Requiring oil producers and relevant midstream companies to develop Gas Capture Plans (GCPs) that detail their capabilities and a timeline to connect to gas pipeline infrastructure before a drilling application is filed.

Establishing regulatory consequences for failing to submit or comply with a GCP. Under current regulations, wells can flare natural gas for a year before the producer must obtain an extension or face royalties and taxes, cap the well, or interconnect with gaspipeline facilities.

Establishing policies and legislation to facilitate acquisition of necessary Right of Way (ROW) for pipeline infrastructure development. The FTF reported that difficulty obtaining ROWs is a primary cause of natural gas flaring because it often takes 180 days or more to obtain a ROW in North Dakota, and those initial 180 days are the most productive days of a new oil well. The FTF suggests that a coalition be formed to address this issue, composed of the ND Pipeline Authority, the State Energy Impact Coordinator, county leaders, landowner groups and industry members, and led by the state Attorney General.

Creating financial incentives, including property tax credits, production tax credits and low-interest loans for infrastructure construction, enhanced funding for research regarding advanced capture technologies and other markets and uses for natural gas.

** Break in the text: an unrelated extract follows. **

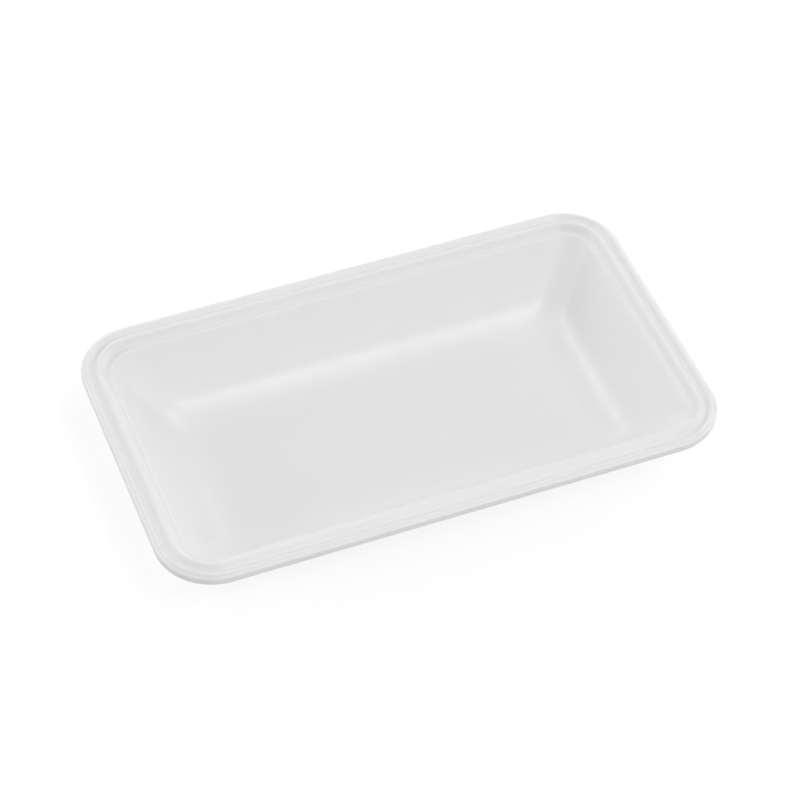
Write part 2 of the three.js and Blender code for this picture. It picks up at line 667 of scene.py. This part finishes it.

The response to the FTF proposal has been cautiously optimistic. For example, FERC Commissioner Tony Clark, who served as the former Chairman of the North Dakota Public Service Commission, stated that the FTF's reduction targets are "doable," but that obtaining the necessary ROWs will raise the "thorny issue" of eminent domain. Ultimately, resolution of the gas-flaring issue in North Dakota will require lengthy and politically sensitive actions at the state and local level. Nonetheless, the efforts so far are a prime example of the collaborative thinking necessary to advance public policy solutions to the problems of pipeline infrastructure development.